### TASK OBJECTIVE
Give back all the data exactly, line by line.

### SOURCE MATERIAL
--------------------------------
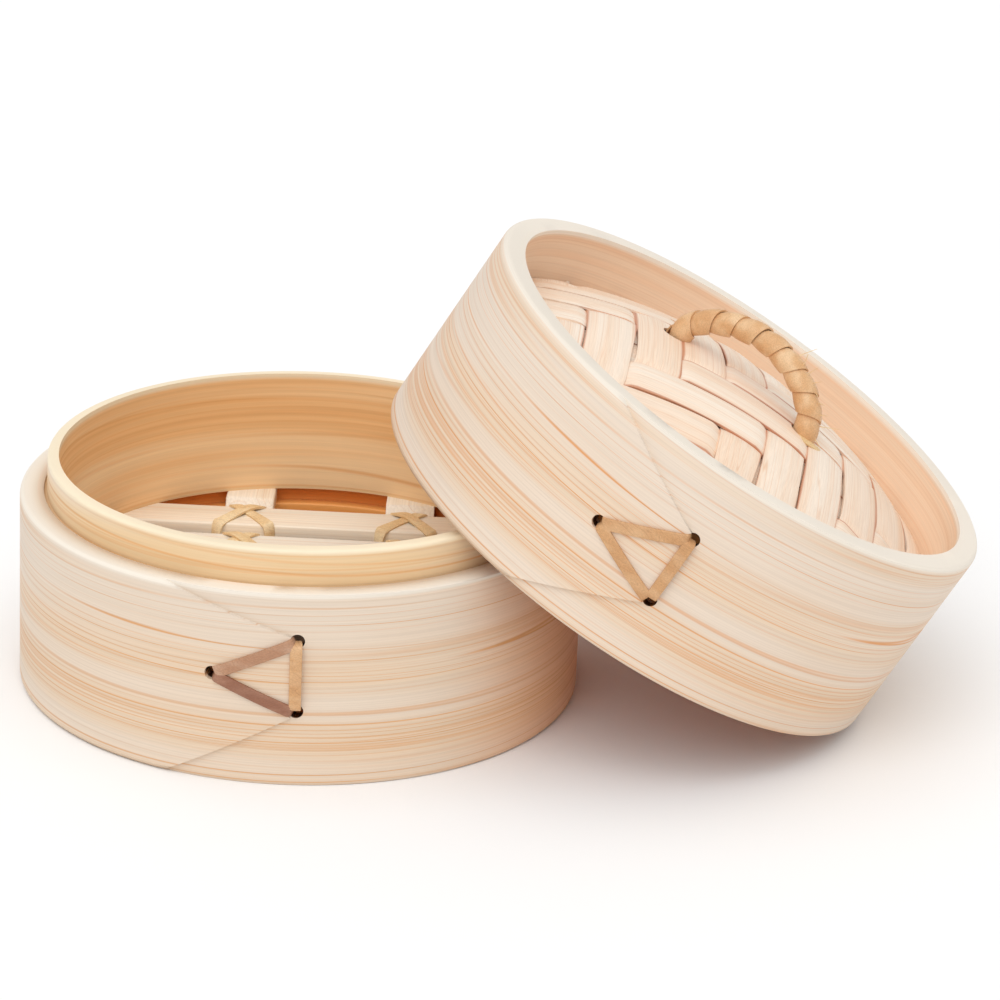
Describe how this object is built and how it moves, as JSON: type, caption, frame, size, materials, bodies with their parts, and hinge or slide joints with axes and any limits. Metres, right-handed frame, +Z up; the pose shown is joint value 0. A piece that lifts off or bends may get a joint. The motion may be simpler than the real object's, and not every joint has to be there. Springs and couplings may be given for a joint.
{
  "type": "steamer basket",
  "caption": "Small round bamboo steamer basket with a slatted grate and a stacking collar, and its woven domed lid with a bound loop handle leaning on it",
  "frame": {"origin": "centre of the basket's open bottom, on the plane it stands on; the socket for a lower tier opens there", "axes": "+Z up along the basket's axis, +X the way the lid leans, so the lid moves in the XZ plane"},
  "size_m": [0.1696, 0.1006, 0.083],
  "materials": {
    "hoop_bamboo": "satin",
    "collar_bamboo": "satin",
    "liner_bamboo": "satin",
    "grate_bamboo": "satin",
    "lacing_rattan": "matte",
    "leaf_lining": "matte",
    "weave_bamboo": "satin",
    "handle_rattan": "satin",
    "peg_bamboo": "satin"
  },
  "bodies": {
    "basket": {"basket_outer_hoop": "hoop_bamboo", "basket_collar": "collar_bamboo", "grate_seat_ring": "liner_bamboo", "grate_slat_1": "grate_bamboo", "grate_slat_2": "grate_bamboo", "grate_slat_3": "grate_bamboo", "grate_slat_4": "grate_bamboo", "grate_slat_5": "grate_bamboo", "grate_cross_bar_1": "grate_bamboo", "grate_cross_bar_2": "grate_bamboo", "grate_lashing_1": "lacing_rattan", "grate_lashing_2": "lacing_rattan", "basket_lacing": "lacing_rattan"},
    "lid_carrier": {"toggle_peg_back": "peg_bamboo"},
    "lid": {"lid_outer_hoop": "hoop_bamboo", "lid_liner": "liner_bamboo", "lid_lacing": "lacing_rattan", "lid_lining": "leaf_lining", "weave_across_01": "weave_bamboo", "weave_across_02": "weave_bamboo", "weave_across_03": "weave_bamboo", "weave_across_04": "weave_bamboo", "weave_across_05": "weave_bamboo", "weave_across_06": "weave_bamboo", "weave_across_07": "weave_bamboo", "weave_across_08": "weave_bamboo", "weave_across_09": "weave_bamboo", "weave_across_10": "weave_bamboo", "weave_across_11": "weave_bamboo", "weave_along_01": "weave_bamboo", "weave_along_02": "weave_bamboo", "weave_along_03": "weave_bamboo", "weave_along_04": "weave_bamboo", "weave_along_05": "weave_bamboo", "weave_along_06": "weave_bamboo", "weave_along_07": "weave_bamboo", "weave_along_08": "weave_bamboo", "weave_along_09": "weave_bamboo", "weave_along_10": "weave_bamboo", "weave_along_11": "weave_bamboo", "handle_cane": "handle_rattan", "handle_binding": "handle_rattan", "toggle_peg_front": "peg_bamboo"}
  },
  "joints": [
    {"name": "lid_swing", "type": "hinge", "parent": "basket", "child": "lid_carrier", "pos_m": [0.02428, 0, 0.06523], "axis": [0, -1, 0], "range_deg": [0, 182.86]},
    {"name": "lid_level", "type": "hinge", "parent": "lid_carrier", "child": "lid", "pos_m": [0.06235, 0.00622, 0.06065], "axis": [0, 1, 0], "range_deg": [0, 152.26]}
  ],
  "couplings": [
    {"joint": "lid_level", "follows": "lid_swing", "ratio": 0.83266}
  ]
}
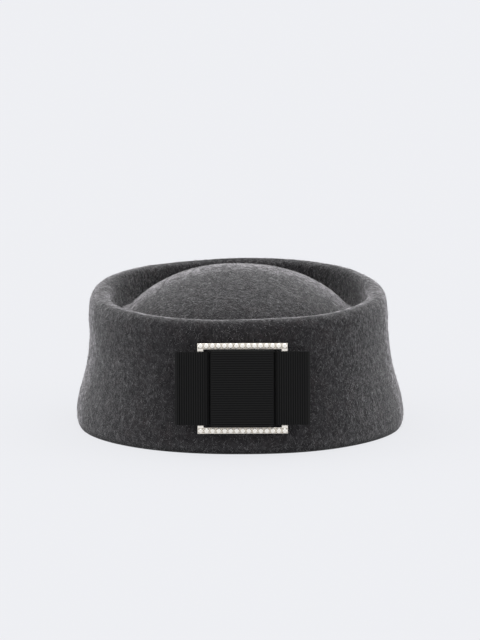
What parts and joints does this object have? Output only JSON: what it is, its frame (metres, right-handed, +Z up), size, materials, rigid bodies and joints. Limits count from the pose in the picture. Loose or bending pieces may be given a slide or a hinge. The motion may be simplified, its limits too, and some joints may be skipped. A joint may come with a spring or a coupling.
{
  "type": "felt hat",
  "caption": "Small moulded felt pillbox hat with a rolled rim, a domed tip and a flat ribbon bow held in a stone-set square buckle.",
  "frame": {"origin": "middle of the whole hat's outline, bow included, on the surface it stands on", "axes": "+Z up, the bow faces -Y, +X is to the right in a view from the front"},
  "size_m": [0.175, 0.209, 0.0833],
  "materials": {
    "charcoal_felt": "matt melange wool felt",
    "black_grosgrain": "ribbed, slightly silky",
    "bright_metal": "polished",
    "clear_crystal": "faceted, foil-backed"
  },
  "bodies": {
    "root": {"felt_body": "charcoal_felt", "bow_loop": "black_grosgrain", "bow_centre": "black_grosgrain", "buckle_frame": "bright_metal", "stone_upper_01": "clear_crystal", "stone_upper_02": "clear_crystal", "stone_upper_03": "clear_crystal", "stone_upper_04": "clear_crystal", "stone_upper_05": "clear_crystal", "stone_upper_06": "clear_crystal", "stone_upper_07": "clear_crystal", "stone_upper_08": "clear_crystal", "stone_upper_09": "clear_crystal", "stone_upper_10": "clear_crystal", "stone_upper_11": "clear_crystal", "stone_upper_12": "clear_crystal", "stone_upper_13": "clear_crystal", "stone_upper_14": "clear_crystal", "stone_upper_15": "clear_crystal", "stone_lower_01": "clear_crystal", "stone_lower_02": "clear_crystal", "stone_lower_03": "clear_crystal", "stone_lower_04": "clear_crystal", "stone_lower_05": "clear_crystal", "stone_lower_06": "clear_crystal", "stone_lower_07": "clear_crystal", "stone_lower_08": "clear_crystal", "stone_lower_09": "clear_crystal", "stone_lower_10": "clear_crystal", "stone_lower_11": "clear_crystal", "stone_lower_12": "clear_crystal", "stone_lower_13": "clear_crystal", "stone_lower_14": "clear_crystal", "stone_lower_15": "clear_crystal"}
  },
  "joints": []
}
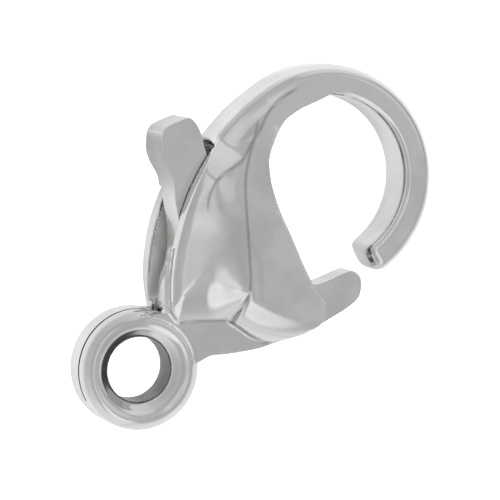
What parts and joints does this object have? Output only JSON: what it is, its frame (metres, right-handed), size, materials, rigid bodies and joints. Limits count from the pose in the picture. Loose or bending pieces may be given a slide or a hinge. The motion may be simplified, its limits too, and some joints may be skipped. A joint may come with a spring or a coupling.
{
  "type": "lobster clasp",
  "caption": "Polished steel lobster clasp with a round eye, domed cheeks, a round hook and a sprung lever with a thumb tab.",
  "frame": {"origin": "centre of the eye's hole, in the clasp's middle plane", "axes": "+X from the eye to the hook, +Y to the thumb tab, +Z along the eye's hole, up from the face it lies on"},
  "size_m": [0.015, 0.0092, 0.0038],
  "materials": {
    "steel": "polished stainless steel",
    "lever_steel": "polished stainless steel",
    "pin_steel": "drawn wire"
  },
  "bodies": {
    "clasp_body": {"body": "steel", "pivot_pin": "pin_steel"},
    "clasp_lever": {"lever": "lever_steel"}
  },
  "joints": [
    {"name": "lever_pivot", "type": "hinge", "parent": "clasp_body", "child": "clasp_lever", "pos_m": [0.0039, 0, 0], "axis": [0, 0, 1], "range_deg": [0, 22], "stiffness_Nm_per_rad": 0.008, "springref_deg": -11.46}
  ]
}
--------------------------------
### REPLY TO THE EXERCISE
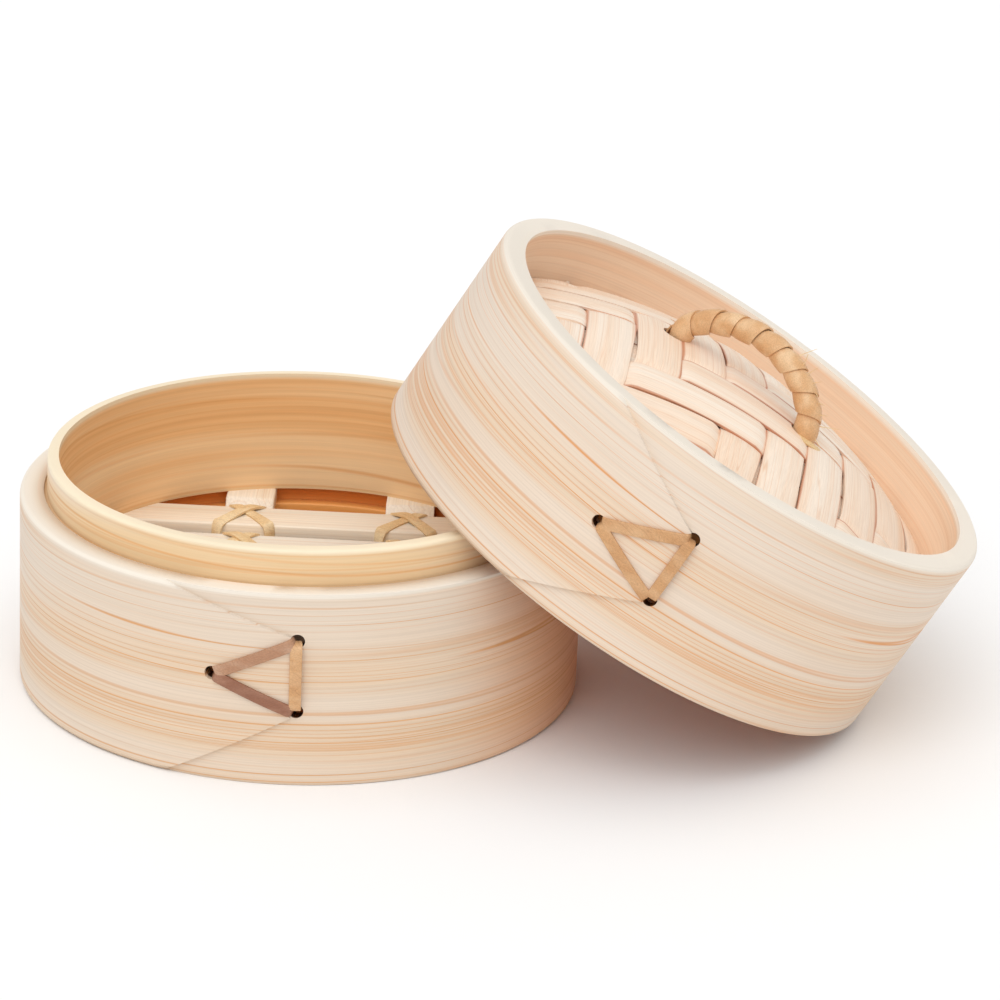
Describe how this object is built and how it moves, as JSON: type, caption, frame, size, materials, bodies with their parts, and hinge or slide joints with axes and any limits. Metres, right-handed frame, +Z up; the pose shown is joint value 0. A piece that lifts off or bends may get a joint. The motion may be simpler than the real object's, and not every joint has to be there. Springs and couplings may be given for a joint.
{
  "type": "steamer basket",
  "caption": "Small round bamboo steamer basket with a slatted grate and a stacking collar, and its woven domed lid with a bound loop handle leaning on it",
  "frame": {"origin": "centre of the basket's open bottom, on the plane it stands on; the socket for a lower tier opens there", "axes": "+Z up along the basket's axis, +X the way the lid leans, so the lid moves in the XZ plane"},
  "size_m": [0.1696, 0.1006, 0.083],
  "materials": {
    "hoop_bamboo": "satin",
    "collar_bamboo": "satin",
    "liner_bamboo": "satin",
    "grate_bamboo": "satin",
    "lacing_rattan": "matte",
    "leaf_lining": "matte",
    "weave_bamboo": "satin",
    "handle_rattan": "satin",
    "peg_bamboo": "satin"
  },
  "bodies": {
    "basket": {"basket_outer_hoop": "hoop_bamboo", "basket_collar": "collar_bamboo", "grate_seat_ring": "liner_bamboo", "grate_slat_1": "grate_bamboo", "grate_slat_2": "grate_bamboo", "grate_slat_3": "grate_bamboo", "grate_slat_4": "grate_bamboo", "grate_slat_5": "grate_bamboo", "grate_cross_bar_1": "grate_bamboo", "grate_cross_bar_2": "grate_bamboo", "grate_lashing_1": "lacing_rattan", "grate_lashing_2": "lacing_rattan", "basket_lacing": "lacing_rattan"},
    "lid_carrier": {"toggle_peg_back": "peg_bamboo"},
    "lid": {"lid_outer_hoop": "hoop_bamboo", "lid_liner": "liner_bamboo", "lid_lacing": "lacing_rattan", "lid_lining": "leaf_lining", "weave_across_01": "weave_bamboo", "weave_across_02": "weave_bamboo", "weave_across_03": "weave_bamboo", "weave_across_04": "weave_bamboo", "weave_across_05": "weave_bamboo", "weave_across_06": "weave_bamboo", "weave_across_07": "weave_bamboo", "weave_across_08": "weave_bamboo", "weave_across_09": "weave_bamboo", "weave_across_10": "weave_bamboo", "weave_across_11": "weave_bamboo", "weave_along_01": "weave_bamboo", "weave_along_02": "weave_bamboo", "weave_along_03": "weave_bamboo", "weave_along_04": "weave_bamboo", "weave_along_05": "weave_bamboo", "weave_along_06": "weave_bamboo", "weave_along_07": "weave_bamboo", "weave_along_08": "weave_bamboo", "weave_along_09": "weave_bamboo", "weave_along_10": "weave_bamboo", "weave_along_11": "weave_bamboo", "handle_cane": "handle_rattan", "handle_binding": "handle_rattan", "toggle_peg_front": "peg_bamboo"}
  },
  "joints": [
    {"name": "lid_swing", "type": "hinge", "parent": "basket", "child": "lid_carrier", "pos_m": [0.02428, 0, 0.06523], "axis": [0, -1, 0], "range_deg": [0, 182.86]},
    {"name": "lid_level", "type": "hinge", "parent": "lid_carrier", "child": "lid", "pos_m": [0.06235, 0.00622, 0.06065], "axis": [0, 1, 0], "range_deg": [0, 152.26]}
  ],
  "couplings": [
    {"joint": "lid_level", "follows": "lid_swing", "ratio": 0.83266}
  ]
}
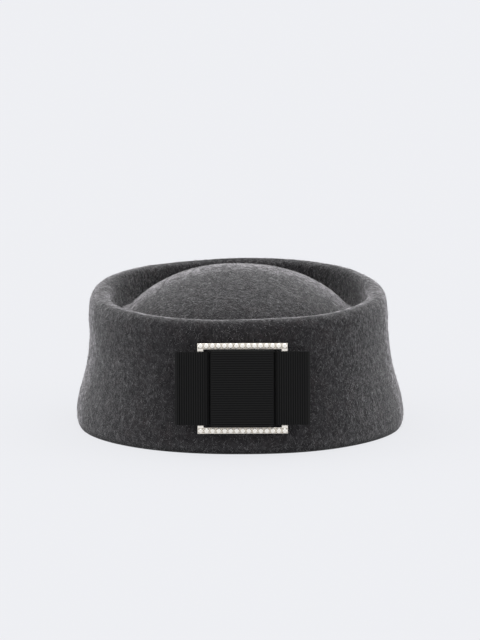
What parts and joints does this object have? Output only JSON: what it is, its frame (metres, right-handed, +Z up), size, materials, rigid bodies and joints. Limits count from the pose in the picture. Loose or bending pieces may be given a slide or a hinge. The motion may be simplified, its limits too, and some joints may be skipped. A joint may come with a spring or a coupling.
{
  "type": "felt hat",
  "caption": "Small moulded felt pillbox hat with a rolled rim, a domed tip and a flat ribbon bow held in a stone-set square buckle.",
  "frame": {"origin": "middle of the whole hat's outline, bow included, on the surface it stands on", "axes": "+Z up, the bow faces -Y, +X is to the right in a view from the front"},
  "size_m": [0.175, 0.209, 0.0833],
  "materials": {
    "charcoal_felt": "matt melange wool felt",
    "black_grosgrain": "ribbed, slightly silky",
    "bright_metal": "polished",
    "clear_crystal": "faceted, foil-backed"
  },
  "bodies": {
    "root": {"felt_body": "charcoal_felt", "bow_loop": "black_grosgrain", "bow_centre": "black_grosgrain", "buckle_frame": "bright_metal", "stone_upper_01": "clear_crystal", "stone_upper_02": "clear_crystal", "stone_upper_03": "clear_crystal", "stone_upper_04": "clear_crystal", "stone_upper_05": "clear_crystal", "stone_upper_06": "clear_crystal", "stone_upper_07": "clear_crystal", "stone_upper_08": "clear_crystal", "stone_upper_09": "clear_crystal", "stone_upper_10": "clear_crystal", "stone_upper_11": "clear_crystal", "stone_upper_12": "clear_crystal", "stone_upper_13": "clear_crystal", "stone_upper_14": "clear_crystal", "stone_upper_15": "clear_crystal", "stone_lower_01": "clear_crystal", "stone_lower_02": "clear_crystal", "stone_lower_03": "clear_crystal", "stone_lower_04": "clear_crystal", "stone_lower_05": "clear_crystal", "stone_lower_06": "clear_crystal", "stone_lower_07": "clear_crystal", "stone_lower_08": "clear_crystal", "stone_lower_09": "clear_crystal", "stone_lower_10": "clear_crystal", "stone_lower_11": "clear_crystal", "stone_lower_12": "clear_crystal", "stone_lower_13": "clear_crystal", "stone_lower_14": "clear_crystal", "stone_lower_15": "clear_crystal"}
  },
  "joints": []
}
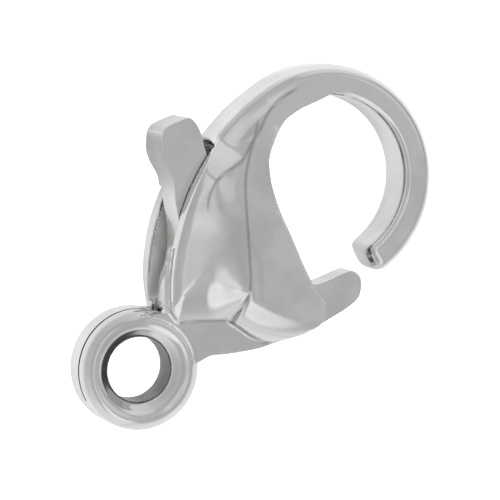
What parts and joints does this object have? Output only JSON: what it is, its frame (metres, right-handed), size, materials, rigid bodies and joints. Limits count from the pose in the picture. Loose or bending pieces may be given a slide or a hinge. The motion may be simplified, its limits too, and some joints may be skipped. A joint may come with a spring or a coupling.
{
  "type": "lobster clasp",
  "caption": "Polished steel lobster clasp with a round eye, domed cheeks, a round hook and a sprung lever with a thumb tab.",
  "frame": {"origin": "centre of the eye's hole, in the clasp's middle plane", "axes": "+X from the eye to the hook, +Y to the thumb tab, +Z along the eye's hole, up from the face it lies on"},
  "size_m": [0.015, 0.0092, 0.0038],
  "materials": {
    "steel": "polished stainless steel",
    "lever_steel": "polished stainless steel",
    "pin_steel": "drawn wire"
  },
  "bodies": {
    "clasp_body": {"body": "steel", "pivot_pin": "pin_steel"},
    "clasp_lever": {"lever": "lever_steel"}
  },
  "joints": [
    {"name": "lever_pivot", "type": "hinge", "parent": "clasp_body", "child": "clasp_lever", "pos_m": [0.0039, 0, 0], "axis": [0, 0, 1], "range_deg": [0, 22], "stiffness_Nm_per_rad": 0.008, "springref_deg": -11.46}
  ]
}